(Data extracted from a collection)
..........

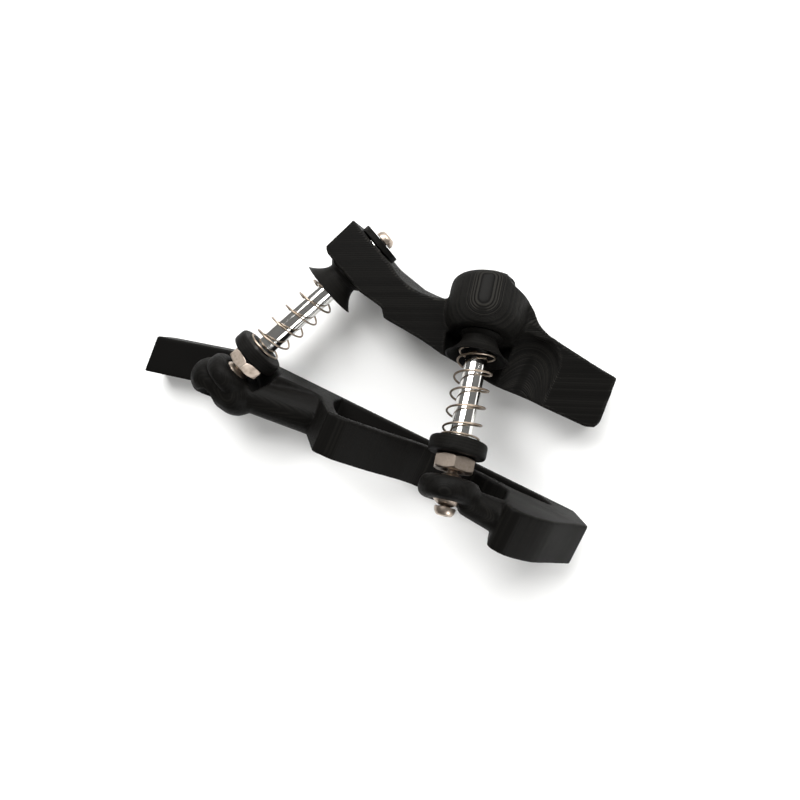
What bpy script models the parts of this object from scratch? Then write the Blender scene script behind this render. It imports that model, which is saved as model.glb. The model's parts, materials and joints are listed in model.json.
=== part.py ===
"""Hand grip strengthener: a finger bar and a palm bar held apart by two sprung, swivelling guide posts.

It lies on the flat backs of both bars: +Z up from them, +X along the finger bar, and +Y from the finger
bar to the palm bar, which is the way it is squeezed. The origin is on the finger bar's flat back.
"""
import bpy
import bmesh
from math import asin, cos, pi, radians, sin, sqrt, tan
from mathutils import Matrix, Vector

MM = 0.001
BEYOND = 20 * MM                # how far a cutter runs on past what it cuts

# fits
CONTACT_GAP = 0.3 * MM          # between faces that touch
RUNNING_GAP = 0.1 * MM          # radial, between a shaft and the hole it is fixed in
SOCKET_GAP = 0.1 * MM           # between a swivel ball and its socket
GUIDE_GAP = 0.45 * MM           # radial, between a rod and the waist it slides through

# the two posts, set out from the centres of their swivel balls
POST_PIVOT = {"left": Vector((-59.5, -0.4, 16.2)) * MM, "right": Vector((14.8, 2.2, 30.0)) * MM}
POST_LEAN = {"left": radians(25.4), "right": radians(-15.2)}     # towards +X
POST_BACK = {"left": radians(5.0), "right": radians(18.7)}       # down towards the bench
CUP_SEAT = {"left": 46.4 * MM, "right": 42.5 * MM}               # lower end of the palm bar's boss
BOSS_TOP = {"left": 58.6 * MM, "right": 57.0 * MM}               # and its upper end
TRAVEL_LEAN = radians(7.5)                                       # how far a rod tips in its waist

ROD_RADIUS = 3.0 * MM
ROD_CHAMFER = 0.3 * MM
THREAD_DEPTH = 0.3 * MM
THREAD_PITCH = 1.0 * MM
STUD_RADIUS = 1.5 * MM
STUD_DEPTH = 8.0 * MM           # of the tapped hole at each end of a rod
STUD_SPARE = 1.0 * MM           # of that hole, past the screw's tip
SCREW_BEVEL = 0.2 * MM
BALL_RADIUS = 4.5 * MM
BALL_LAND = 0.016 * MM          # flat left round the ball's bore at each end
HEAD_RADIUS = 2.8 * MM
HEAD_HEIGHT = 2.2 * MM
SOCKET_RADIUS = 1.25 * MM       # key socket in a screw's head
SOCKET_DEPTH = 1.3 * MM
NUT_START = 4.8 * MM
NUT_HEIGHT = 3.8 * MM
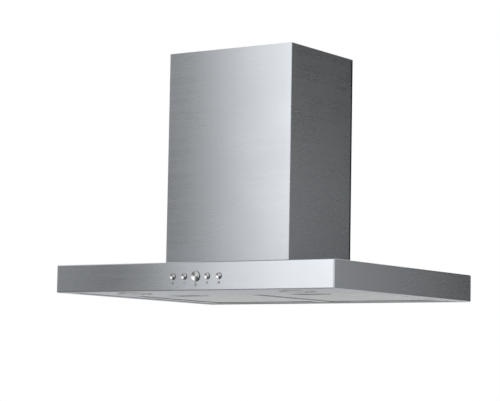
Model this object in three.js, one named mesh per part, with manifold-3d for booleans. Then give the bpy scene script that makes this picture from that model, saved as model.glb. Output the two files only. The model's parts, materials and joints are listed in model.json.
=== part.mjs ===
// Chimney range hood that hangs from the ceiling: a slim box canopy with push buttons, two lamps and two
// grease filters, a blower in its motor box, and a telescoping chimney round them.
// Millimetres. +Z is up, +X is to the right as seen from the front, and +Y is to the back.
// The origin is the centre of the canopy's footprint, level with its bottom rim.

import * as THREE from 'three';
import { mergeVertices } from 'three/addons/utils/BufferGeometryUtils.js';
import Module from 'manifold-3d';

const wasm = await Module();
wasm.setup();

// ---------------------------------------------------------------- clearances and roundness

const FIT = 0.2; // between pieces that rest against each other
const RUN = 0.3; // between pieces that move in each other
const OVER = 1; // how far a cutting shape reaches past what it cuts
const MERGE = 1e-4; // corners nearer than this are one corner
const SIDES_LARGE = 32; // flats round the outlet collar and the fan
const SIDES_MEDIUM = 20; // flats round lamps and large buttons
const SIDES_SMALL = 12; // flats round pins, bores and small buttons
const SIDES_CABLE = 8;
const SIDES_WIRE = 6;
const STEPS_PER_TURN = 8; // along a coil spring

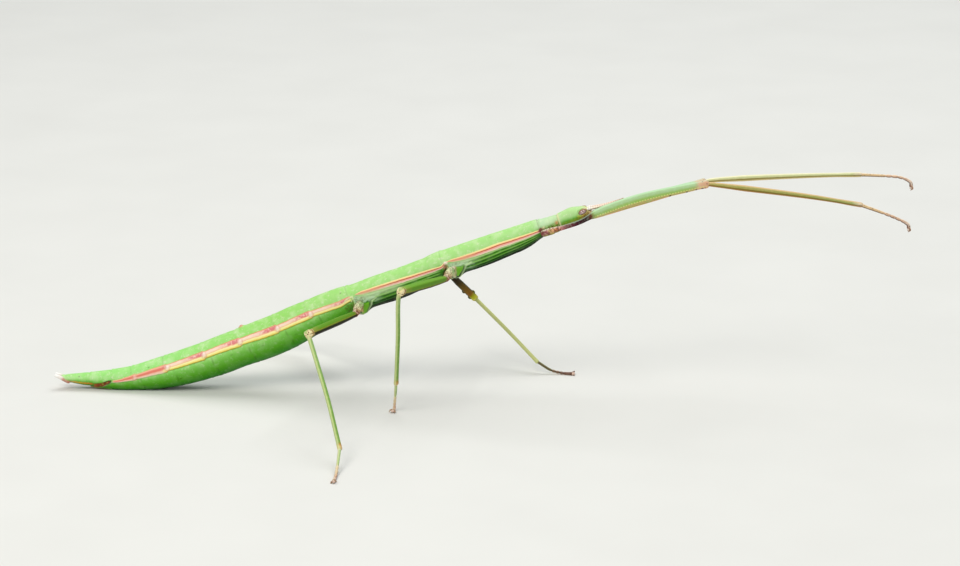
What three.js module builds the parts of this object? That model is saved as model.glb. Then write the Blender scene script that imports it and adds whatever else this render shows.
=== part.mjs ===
// A stick insect at life size: adult female, fore legs stretched out ahead of the head.
// Millimetres, +X towards the head, +Y to the insect's left, +Z up, resting on the plane z = 0.
import * as THREE from 'three';

// ---- Frame -----------------------------------------------------------------------------------
const FLOOR = 0;
const ORIGIN = { x: 0.25, y: -9.95 };      // middle of the whole outline, seen from above
const CUT = 0.24;                        // thin cut that parts two neighbouring nodes
const JOINT_CUT = 0.32;                  // the same where two pieces of a leg meet at an angle
const EYE_CUT = 0.08;                    // the same between an eye and the head

// ---- Fineness of the facets ------------------------------------------------------------------
const BODY_SIDES = 20;                   // facets round the body, and round a leg or a feeler
const LIMB_SIDES = 8;
const RING_STEP = 1.3;                   // length of one ring of facets on the body
const FEWEST_RINGS = 3;                  // on the shortest pieces
const ROD_RINGS = 4;                     // on a feeler, a palp or a cercus
const EYE_SIDES = 12;
const EYE_RINGS = 8;
const SPINE_STEPS = 1200;                // samples that measure the length of the body's axis

// ---- Body, from the tip of the abdomen forward -------------------------------------------------
// length and slope (degrees) of each segment's axis; tall and wide are its full size at the rear,
// girth makes a segment slimmer or stouter than its neighbours where they meet, and belly is how
// far its underside bulges down at the middle.
const TAIL = { x: -54.2, z: 1.32 };
const SEGMENTS = [
  { name: 'abdomen_10', length: 3.6, slope: -1, tall: 0.85, wide: 1.15 },
  { name: 'abdomen_9', length: 2.85, slope: -1, tall: 1.72, wide: 1.85 },
  { name: 'abdomen_8', length: 2.8, slope: 4, tall: 2.55, wide: 2.5 },
  { name: 'abdomen_7', length: 4.55, slope: 11, tall: 3.16, wide: 3.05 },
  { name: 'abdomen_6', length: 5.15, slope: 16.5, tall: 4.24, wide: 3.95 },
  { name: 'abdomen_5', length: 5.05, slope: 21, tall: 4.8, wide: 4.4 },
  { name: 'abdomen_4', length: 5.3, slope: 21.5, tall: 4.94, wide: 4.55 },
  { name: 'abdomen_3', length: 4.7, slope: 27, tall: 5.16, wide: 4.65 },
  { name: 'abdomen_2', length: 5.6, slope: 26, tall: 4.66, wide: 4.3 },
  { name: 'metathorax', length: 12.85, slope: 21.5, tall: 3.78, wide: 3.7, belly: 0.25 },
  { name: 'mesothorax', length: 13.3, slope: 21.2, tall: 3.46, wide: 3.4, belly: 0.6 },
  { name: 'prothorax', length: 2.6, slope: 21, tall: 2.44, wide: 2.6, girth: 0.88 },
  { name: 'head', length: 4.2, slope: 19.5, tall: 1.96, wide: 2.1 },
];
const HEAD_FRONT = { tall: 1.25, wide: 1.35 };
const HEAD_SWELL = 0.2;                  // extra girth of the head behind its eyes
const SEGMENT_SWELL = 0.025;             // extra girth at the middle of every other segment

// ---- Small parts of the head and the tail ------------------------------------------------------
const EYE = { along: 0.75, up: 0.4, long: 1.0, tall: 0.85, wide: 0.5 };
const ANTENNA = { along: 0.97, side: 0.38, up: 0.38, length: 4.7, thick: 0.5, rise: 17.5, gap: 0.3 };
const PALP = { along: 1.0, side: 0.3, drop: 0.28, length: 0.55, thick: 0.5 };
const OPERCULUM = { length: 2.0, thick: 0.5, front: 1.75, rear: 0.8, under: 'abdomen_9' };
const CERCUS = { length: 0.87, thick: 0.5, side: 0.36, up: 0.18, gap: 0.3, rise: 26 };
const ROD_TAPER = 0.25;                  // how much thinner these rods are at their ends

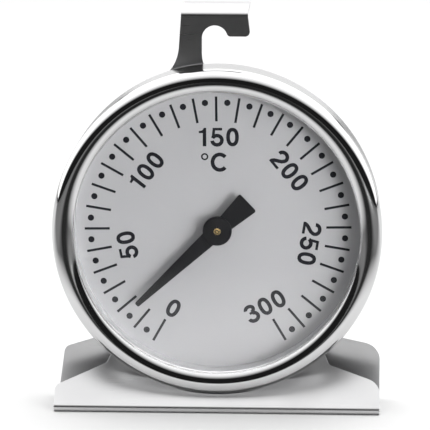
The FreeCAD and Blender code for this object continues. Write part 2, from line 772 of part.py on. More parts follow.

..........

EXERCISE DIRECTIONS
Your task is to output the full set of records exactly as presented.

REPLY TO THE TASK
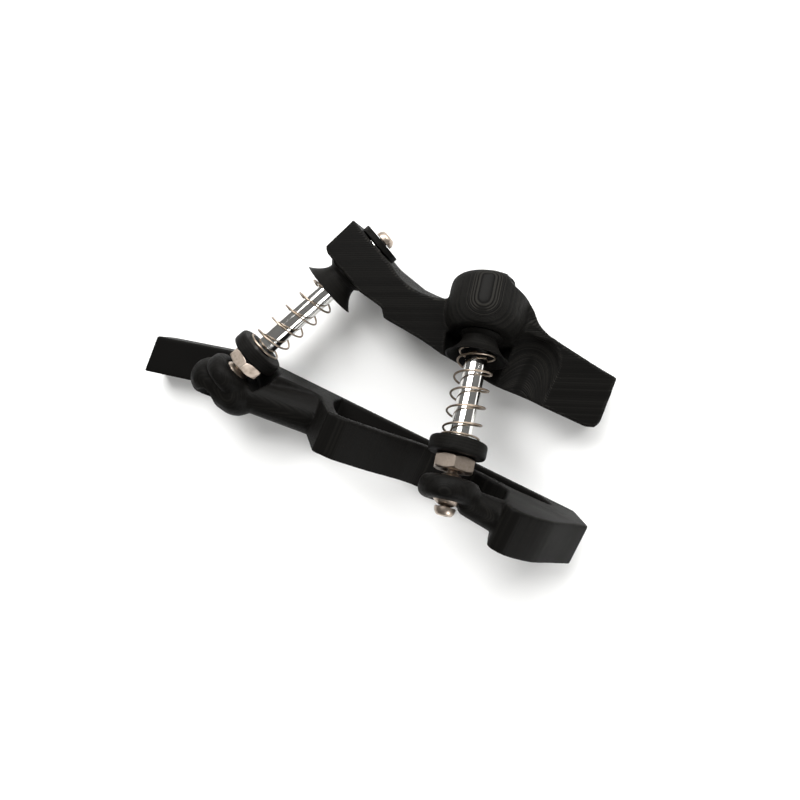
What bpy script models the parts of this object from scratch? Then write the Blender scene script behind this render. It imports that model, which is saved as model.glb. The model's parts, materials and joints are listed in model.json.
=== part.py ===
"""Hand grip strengthener: a finger bar and a palm bar held apart by two sprung, swivelling guide posts.

It lies on the flat backs of both bars: +Z up from them, +X along the finger bar, and +Y from the finger
bar to the palm bar, which is the way it is squeezed. The origin is on the finger bar's flat back.
"""
import bpy
import bmesh
from math import asin, cos, pi, radians, sin, sqrt, tan
from mathutils import Matrix, Vector

MM = 0.001
BEYOND = 20 * MM                # how far a cutter runs on past what it cuts

# fits
CONTACT_GAP = 0.3 * MM          # between faces that touch
RUNNING_GAP = 0.1 * MM          # radial, between a shaft and the hole it is fixed in
SOCKET_GAP = 0.1 * MM           # between a swivel ball and its socket
GUIDE_GAP = 0.45 * MM           # radial, between a rod and the waist it slides through

# the two posts, set out from the centres of their swivel balls
POST_PIVOT = {"left": Vector((-59.5, -0.4, 16.2)) * MM, "right": Vector((14.8, 2.2, 30.0)) * MM}
POST_LEAN = {"left": radians(25.4), "right": radians(-15.2)}     # towards +X
POST_BACK = {"left": radians(5.0), "right": radians(18.7)}       # down towards the bench
CUP_SEAT = {"left": 46.4 * MM, "right": 42.5 * MM}               # lower end of the palm bar's boss
BOSS_TOP = {"left": 58.6 * MM, "right": 57.0 * MM}               # and its upper end
TRAVEL_LEAN = radians(7.5)                                       # how far a rod tips in its waist

ROD_RADIUS = 3.0 * MM
ROD_CHAMFER = 0.3 * MM
THREAD_DEPTH = 0.3 * MM
THREAD_PITCH = 1.0 * MM
STUD_RADIUS = 1.5 * MM
STUD_DEPTH = 8.0 * MM           # of the tapped hole at each end of a rod
STUD_SPARE = 1.0 * MM           # of that hole, past the screw's tip
SCREW_BEVEL = 0.2 * MM
BALL_RADIUS = 4.5 * MM
BALL_LAND = 0.016 * MM          # flat left round the ball's bore at each end
HEAD_RADIUS = 2.8 * MM
HEAD_HEIGHT = 2.2 * MM
SOCKET_RADIUS = 1.25 * MM       # key socket in a screw's head
SOCKET_DEPTH = 1.3 * MM
NUT_START = 4.8 * MM
NUT_HEIGHT = 3.8 * MM
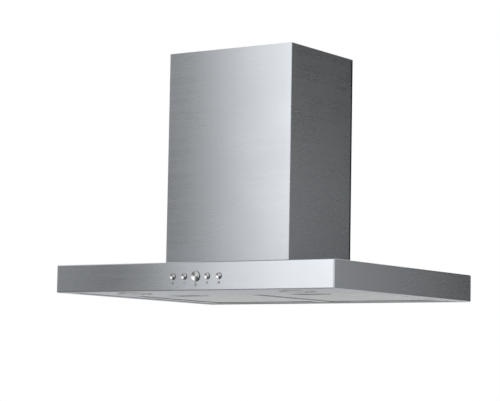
Model this object in three.js, one named mesh per part, with manifold-3d for booleans. Then give the bpy scene script that makes this picture from that model, saved as model.glb. Output the two files only. The model's parts, materials and joints are listed in model.json.
=== part.mjs ===
// Chimney range hood that hangs from the ceiling: a slim box canopy with push buttons, two lamps and two
// grease filters, a blower in its motor box, and a telescoping chimney round them.
// Millimetres. +Z is up, +X is to the right as seen from the front, and +Y is to the back.
// The origin is the centre of the canopy's footprint, level with its bottom rim.

import * as THREE from 'three';
import { mergeVertices } from 'three/addons/utils/BufferGeometryUtils.js';
import Module from 'manifold-3d';

const wasm = await Module();
wasm.setup();

// ---------------------------------------------------------------- clearances and roundness

const FIT = 0.2; // between pieces that rest against each other
const RUN = 0.3; // between pieces that move in each other
const OVER = 1; // how far a cutting shape reaches past what it cuts
const MERGE = 1e-4; // corners nearer than this are one corner
const SIDES_LARGE = 32; // flats round the outlet collar and the fan
const SIDES_MEDIUM = 20; // flats round lamps and large buttons
const SIDES_SMALL = 12; // flats round pins, bores and small buttons
const SIDES_CABLE = 8;
const SIDES_WIRE = 6;
const STEPS_PER_TURN = 8; // along a coil spring

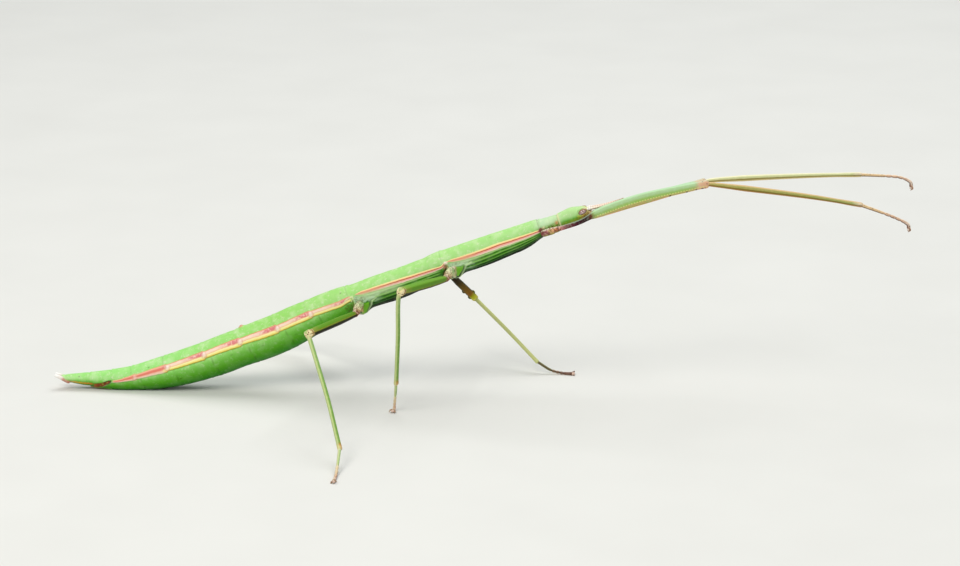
What three.js module builds the parts of this object? That model is saved as model.glb. Then write the Blender scene script that imports it and adds whatever else this render shows.
=== part.mjs ===
// A stick insect at life size: adult female, fore legs stretched out ahead of the head.
// Millimetres, +X towards the head, +Y to the insect's left, +Z up, resting on the plane z = 0.
import * as THREE from 'three';

// ---- Frame -----------------------------------------------------------------------------------
const FLOOR = 0;
const ORIGIN = { x: 0.25, y: -9.95 };      // middle of the whole outline, seen from above
const CUT = 0.24;                        // thin cut that parts two neighbouring nodes
const JOINT_CUT = 0.32;                  // the same where two pieces of a leg meet at an angle
const EYE_CUT = 0.08;                    // the same between an eye and the head

// ---- Fineness of the facets ------------------------------------------------------------------
const BODY_SIDES = 20;                   // facets round the body, and round a leg or a feeler
const LIMB_SIDES = 8;
const RING_STEP = 1.3;                   // length of one ring of facets on the body
const FEWEST_RINGS = 3;                  // on the shortest pieces
const ROD_RINGS = 4;                     // on a feeler, a palp or a cercus
const EYE_SIDES = 12;
const EYE_RINGS = 8;
const SPINE_STEPS = 1200;                // samples that measure the length of the body's axis

// ---- Body, from the tip of the abdomen forward -------------------------------------------------
// length and slope (degrees) of each segment's axis; tall and wide are its full size at the rear,
// girth makes a segment slimmer or stouter than its neighbours where they meet, and belly is how
// far its underside bulges down at the middle.
const TAIL = { x: -54.2, z: 1.32 };
const SEGMENTS = [
  { name: 'abdomen_10', length: 3.6, slope: -1, tall: 0.85, wide: 1.15 },
  { name: 'abdomen_9', length: 2.85, slope: -1, tall: 1.72, wide: 1.85 },
  { name: 'abdomen_8', length: 2.8, slope: 4, tall: 2.55, wide: 2.5 },
  { name: 'abdomen_7', length: 4.55, slope: 11, tall: 3.16, wide: 3.05 },
  { name: 'abdomen_6', length: 5.15, slope: 16.5, tall: 4.24, wide: 3.95 },
  { name: 'abdomen_5', length: 5.05, slope: 21, tall: 4.8, wide: 4.4 },
  { name: 'abdomen_4', length: 5.3, slope: 21.5, tall: 4.94, wide: 4.55 },
  { name: 'abdomen_3', length: 4.7, slope: 27, tall: 5.16, wide: 4.65 },
  { name: 'abdomen_2', length: 5.6, slope: 26, tall: 4.66, wide: 4.3 },
  { name: 'metathorax', length: 12.85, slope: 21.5, tall: 3.78, wide: 3.7, belly: 0.25 },
  { name: 'mesothorax', length: 13.3, slope: 21.2, tall: 3.46, wide: 3.4, belly: 0.6 },
  { name: 'prothorax', length: 2.6, slope: 21, tall: 2.44, wide: 2.6, girth: 0.88 },
  { name: 'head', length: 4.2, slope: 19.5, tall: 1.96, wide: 2.1 },
];
const HEAD_FRONT = { tall: 1.25, wide: 1.35 };
const HEAD_SWELL = 0.2;                  // extra girth of the head behind its eyes
const SEGMENT_SWELL = 0.025;             // extra girth at the middle of every other segment

// ---- Small parts of the head and the tail ------------------------------------------------------
const EYE = { along: 0.75, up: 0.4, long: 1.0, tall: 0.85, wide: 0.5 };
const ANTENNA = { along: 0.97, side: 0.38, up: 0.38, length: 4.7, thick: 0.5, rise: 17.5, gap: 0.3 };
const PALP = { along: 1.0, side: 0.3, drop: 0.28, length: 0.55, thick: 0.5 };
const OPERCULUM = { length: 2.0, thick: 0.5, front: 1.75, rear: 0.8, under: 'abdomen_9' };
const CERCUS = { length: 0.87, thick: 0.5, side: 0.36, up: 0.18, gap: 0.3, rise: 26 };
const ROD_TAPER = 0.25;                  // how much thinner these rods are at their ends

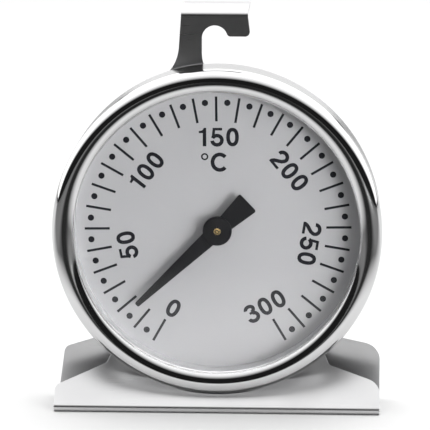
The FreeCAD and Blender code for this object continues. Write part 2, from line 772 of part.py on. More parts follow.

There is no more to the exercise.